The pressure on this section is high, as it will likely be the only thing your new employer reads before making a preliminary decision. So, here’s the best way to approach this part of your legal resume.
If you’re a novice in the field and don’t have much experience to impress prospective employers, spending plenty of time on your resume objective is a smart move. You shouldn’t use this opportunity to “beg” for the job, but rather to present what you can bring to the table and what you’re hoping to achieve once you become a member of the team.
This is your opportunity to highlight your volunteering experience, any pro bono projects you’ve worked on or assisted with, and other relevant experiences that will put you in good stead as a new attorney.
In short, if you’re asking yourself “what should a resume look like?” try to remember: “Seeking to build on my experience” is always better than “Looking to gain new skills.”
Where this is stressful for aspiring lawyers writing their resume for their first job, it is also stressful for even the most experienced ones. If we’ve learned anything from the previous example, you need to choose your words carefully to best demonstrate how your employer would benefit from hiring you.

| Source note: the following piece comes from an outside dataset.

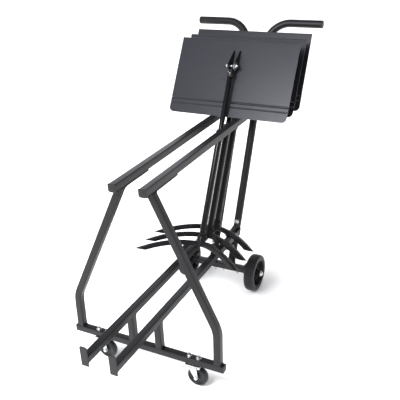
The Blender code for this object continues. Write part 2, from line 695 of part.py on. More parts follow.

Experienced lawyers should consider tailoring their resumes to a particular job position, emphasizing relevant years of experience, relevant cases, and, if possible, any pertinent indicators of pertinent success.
Here is some more resume advice: Everybody can write that they have “won many cases,” in their legal resumes, but writing that they have “proven success achieving case dismissals and advantageous settlements” is more likely to pique the employer’s interest.
It may seem a bit obvious at first, but listing the details of your license - or even a pending one - is mandatory. If you don’t include that, your potential employee might think that you don’t have a license at all.
Bar admission, if you’ve secured it or even if it’s pending, must also be on your resume. Additionally, if you have other relevant licenses or qualifications, this section is the right place to list them.
This section will likely require the most time to polish, and it’s second only to the summary in terms of importance. The best way to approach the legal resumes format is to list your most recent employment first and then follow it with others in reverse chronological order. As with any other resume, you should include the employer’s name, dates of employment, job titles, and achievements in the position, but be mindful not to let your resume length get out of hand.
For a job-winning resume, the key word here is achievements. No one wants to read about you pushing a pen from one side of the desk to the other. They’re really interested in whether that pen-pushing was between two important clients who were signing a high-commission merger that you, as a corporate lawyer they should hire, made possible. Highlight your impressive achievements and note the responsibilities that made those achievements possible.
This is true even for students writing a legal resume for their first ever job. You should list your achievements through volunteer work, unpaid employment, pro bono projects, research for professors, or anything else that could be relevant.
Keep in mind that you should leave out irrelevant work experience, unless it has had a significant impact on your skills or achievements. No lawyer wants to know that you used to flip burgers at McDonald’s.
If you feel that what you have written up so far isn’t good enough to land you that job interview, then adding additional sections might help you close it.
Additional sections could include anything relevant to the position you’re applying for. However, it might be difficult for you to judge what to include in a resume and what to leave out with these sections.
Here’s an example: “Extensive knowledge of the UK’s soccer teams” might not be the thing that will land you a job as an environmental lawyer, but publications on environmental cases under your name might. However, if you’re applying to become a sports lawyer, highlighting your knowledge and passion is essential.
In this section you should list relevant volunteer work, as well as any conferences you’ve attended or where you were a keynote speaker.
Pro Tips that Can Make a Difference
What you write is the most important thing to think about, but there are also some tiny things to consider that could make a big difference. Here are our top three legal resume writing tips:
Style Your Resume
Once you put all your information down on paper, it’ll probably look a tad boring. Styling your resume correctly might be the reason why your employer picks yours out of the pile and reads it.
Make sure you find a layout that looks beautiful and highlights crucial information. But most importantly, stay consistent to your styling choices throughout the resume.
Ask for Feedback
Having someone take a second look at your completed resume can make a big difference. Apart from the fact that they can help catch any typos that would otherwise make you appear unprofessional, you can also rely on their opinion of your law resume. For example, you can ask them questions like: “What stood out? What felt dull?” Getting feedback is vital, as you can’t always be objective. It will also help you identify where you can improve.
Demonstrate Your Tech-Savvy Skills
If you send your resume electronically, there are a couple of rules you should consider following. Switching your resume to a PDF format before you send it shows some technical knowledge. It also hides the document history and formatting, allowing you to present only the final product. Be mindful of the document’s name as well. “John-Doe-resume” will leave a better impression than “resume-final” or “hksnduj.”
All in All
Your legal resume is the first impression you make, so it’s crucial to get it right. Paying attention to detail, listing relevant achievements, and ensuring it has all the necessary information to show that you are the right person for the job could be the reason why you get hired.